Bangladesh will remain the most resilient and continue to attract foreign direct investments to live up to its image as a favourite place for global investors, despite the Covid-induced economic downturn. This inference can be drawn from a new report released by the US Department of State.
The US Department of State released the ‘2021 Investment Climate Statements’ on Wednesday that mentioned Bangladesh’s sustained economic growth over the past decade, a large, young, and hard-working workforce, strategic location between the large South and Southeast Asian markets, and the presence of a vibrant private sector.
The government's efforts in Bangladesh to improve the business environment in recent years show promise but implementation has yet to materialise, according to the report that analyses the investment climate in more than 170 global economies that are current or potential markets for US companies.
Bangladesh has made gradual progress in reducing some constraints on investment, including taking steps to better ensure reliable electricity, but inadequate infrastructure, limited financing instruments, bureaucratic delays, lax enforcement of labour laws, and corruption continue to hinder foreign investment, the report stated.
Slow adoption of alternative dispute resolution mechanisms and sluggish judicial processes impede the enforcement of contracts and the resolution of business disputes, as per the report.
Buoyed by a young workforce and a growing consumer base, Bangladesh has enjoyed consistent annual GDP growth of more than six percent over the past decade, with the exception of the Covid-induced economic slowdown in 2020, the report mentioned.
Much of this growth continues to be driven by the ready-made garment (RMG) industry, which exported $28.0 billion of apparel products in FY 2020, and continued remittance inflows, reaching a record $18.2 billion in FY 2020, as per the US report.
However, the country’s RMG exports dropped more than 18 per cent year-on-year in FY 2020 as Covid depressed the global demand for apparel products.
The government of Bangladesh actively seeks foreign investment in sectors like agri-business, textile, leather goods, light manufacturing, power and energy, electronics, light engineering, information and communications technology (ICT), plastic, healthcare, medical equipment, pharmaceutical, shipbuilding, and infrastructure.
Bangladesh offers a range of investment incentives under its industrial policy and export-oriented growth strategy with few formal distinctions between foreign and domestic private investors, as per the report.
Bangladesh’s Foreign Direct Investment (FDI) stock was $16.9 billion in 2019, with the United States being the top investing country with $3.5 billion in accumulated investments.
Bangladesh received $1.6 billion FDI in 2019. The rate of FDI inflows was only 0.53 per cent of GDP, one of the lowest rates in Asia, according to the US report.
As a traditionally moderate, secular, peaceful, and stable country, Bangladesh experienced a decrease in “terrorist activity” in 2020, accompanied by an increase in terrorism-related investigations and arrests, the US government said.
The report, however, highlighted the “diminishing space for the political opposition, undermining judicial independence, and threatening freedom” of the media and NGOs.

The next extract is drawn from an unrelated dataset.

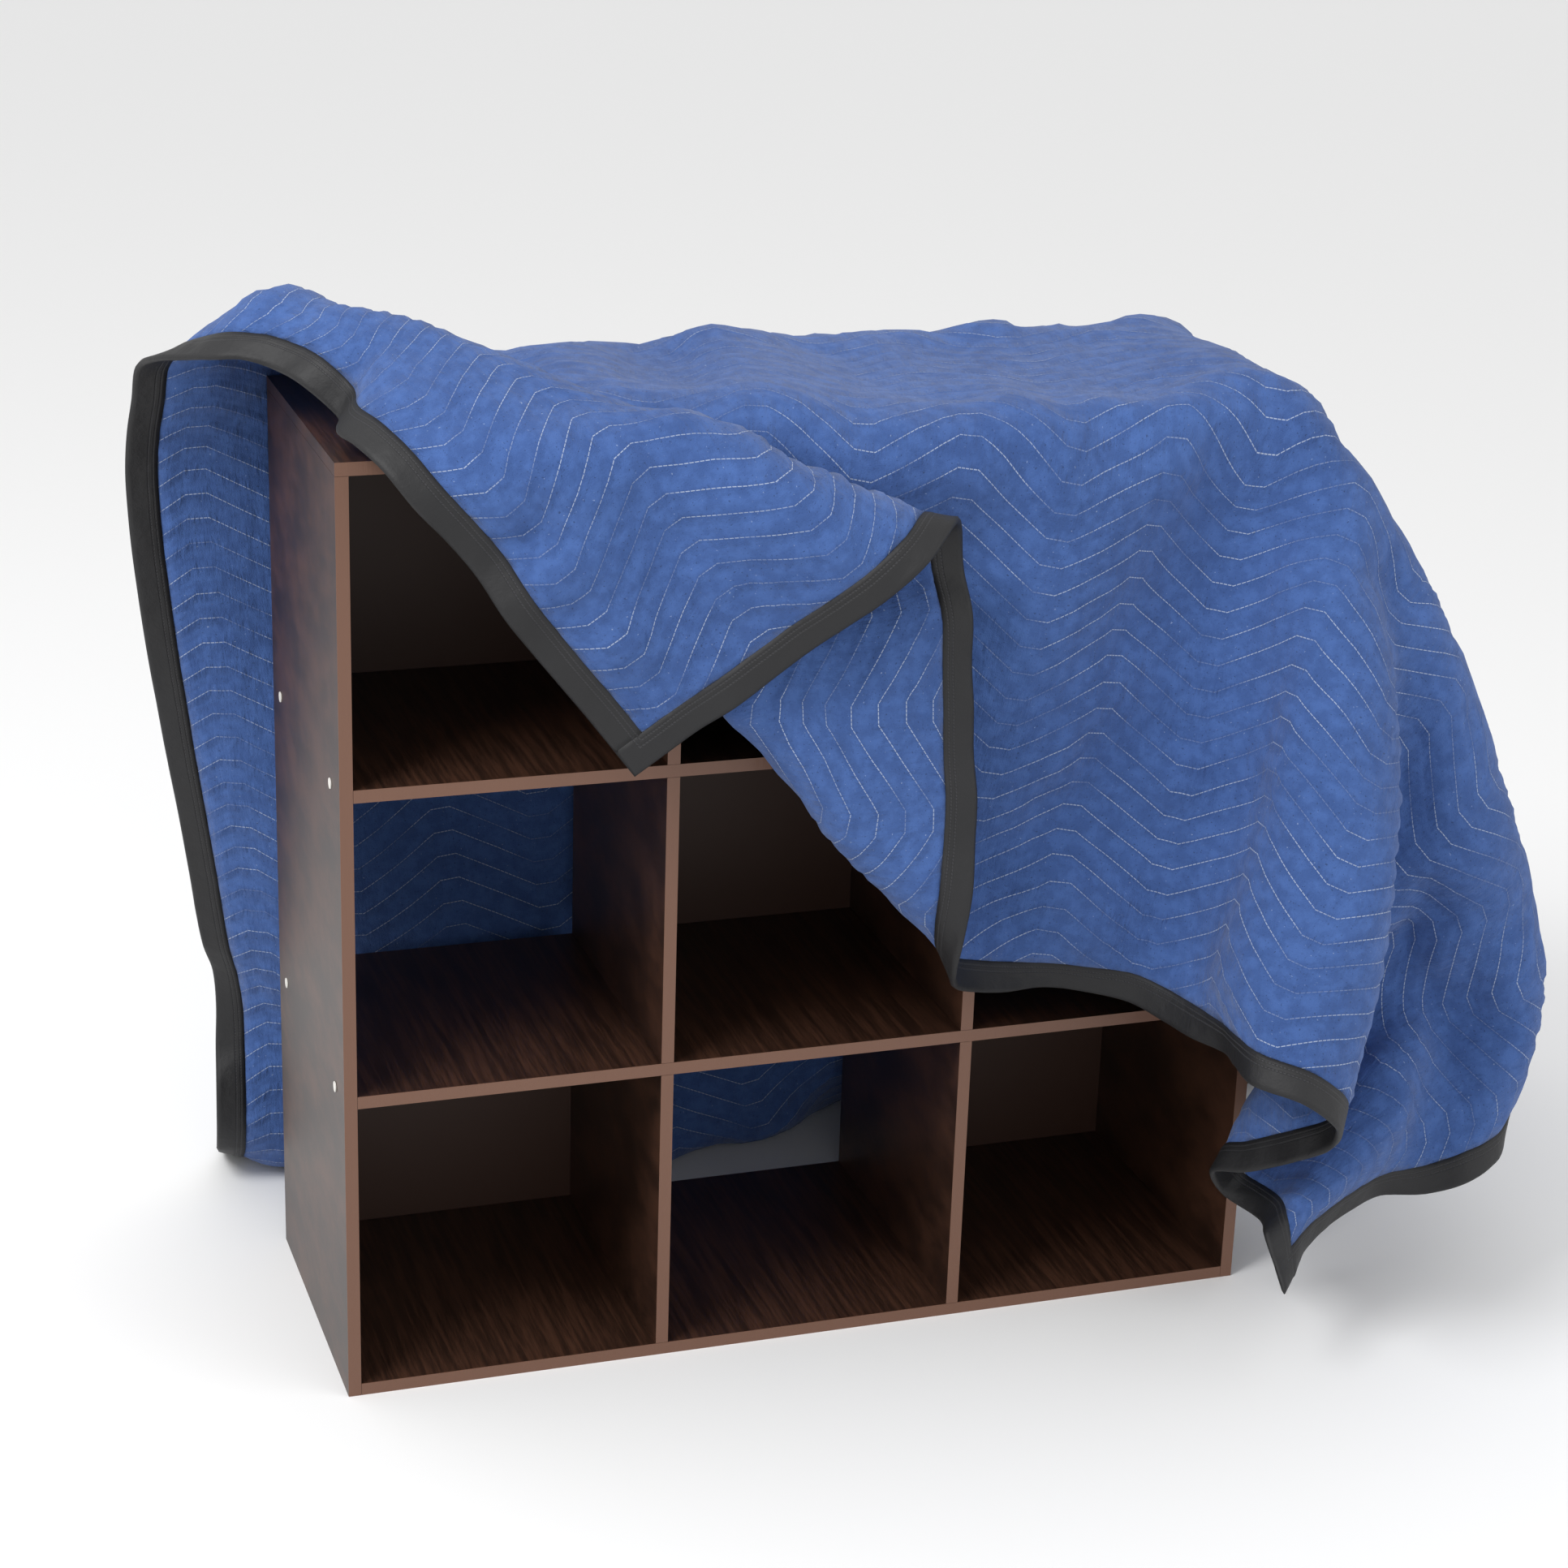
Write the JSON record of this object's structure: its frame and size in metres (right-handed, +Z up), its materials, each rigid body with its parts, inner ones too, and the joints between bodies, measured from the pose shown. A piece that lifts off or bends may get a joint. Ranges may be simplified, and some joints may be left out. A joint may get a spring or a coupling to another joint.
{
  "type": "moving blanket over a cube bookcase",
  "caption": "Quilted moving blanket draped over a cube bookcase, with one front corner thrown back across the top and its hem bound all round",
  "frame": {"origin": "centre of the bookcase underside, on the floor", "axes": "+X to the right seen from the front, +Y to the back, +Z up"},
  "size_m": [1.6087, 1.2806, 1.004],
  "materials": {
    "cloth": "matt",
    "binding": "matt",
    "board": "satin",
    "back_sheet": "matt",
    "cap": "matt"
  },
  "bodies": {
    "root": {"back_0_0": "back_sheet", "back_0_2": "back_sheet", "back_1_1": "back_sheet", "back_1_2": "back_sheet", "back_2_0": "back_sheet", "binding_back": "binding", "binding_front": "binding", "binding_left": "binding", "binding_right": "binding", "cap_1_front": "cap", "cap_1_rear": "cap", "cap_2_front": "cap", "cap_2_rear": "cap", "divider_0_0": "board", "divider_0_1": "board", "divider_1_0": "board", "divider_1_1": "board", "divider_2_0": "board", "divider_2_1": "board", "left_side": "board", "quilted_panel": "cloth", "right_side": "board", "shelf_0": "board", "shelf_1": "board", "shelf_2": "board", "top_board": "board"}
  },
  "joints": []
}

Bangladesh continues to host one of the world’s largest refugee populations, more than one million Rohingya from Myanmar, in what is expected to be a humanitarian crisis requiring notable financial and political support for years to come.
International retail brands selling Bangladesh-made products and the international community continue to press the government of Bangladesh to meaningfully address worker rights and factory safety problems in Bangladesh, according to the report.
With unprecedented support from the international community and the private sector, the Bangladesh garment sector has made significant progress on fire and structural safety, the US government noted.
Critical work remains on safeguarding workers' rights to freely associate and bargain collectively, including in Export Processing Zones (EPZs), it said.
The Bangladeshi government has limited resources devoted to intellectual property rights (IPR) protection and counterfeit goods are readily available in Bangladesh, as per the report.
Government policies in the ICT sector are still under development. Current policies grant the government broad powers to intervene in that sector, it mentioned.
Capital markets in Bangladesh are still developing, and the financial sector is still highly dependent on banks, said the US report.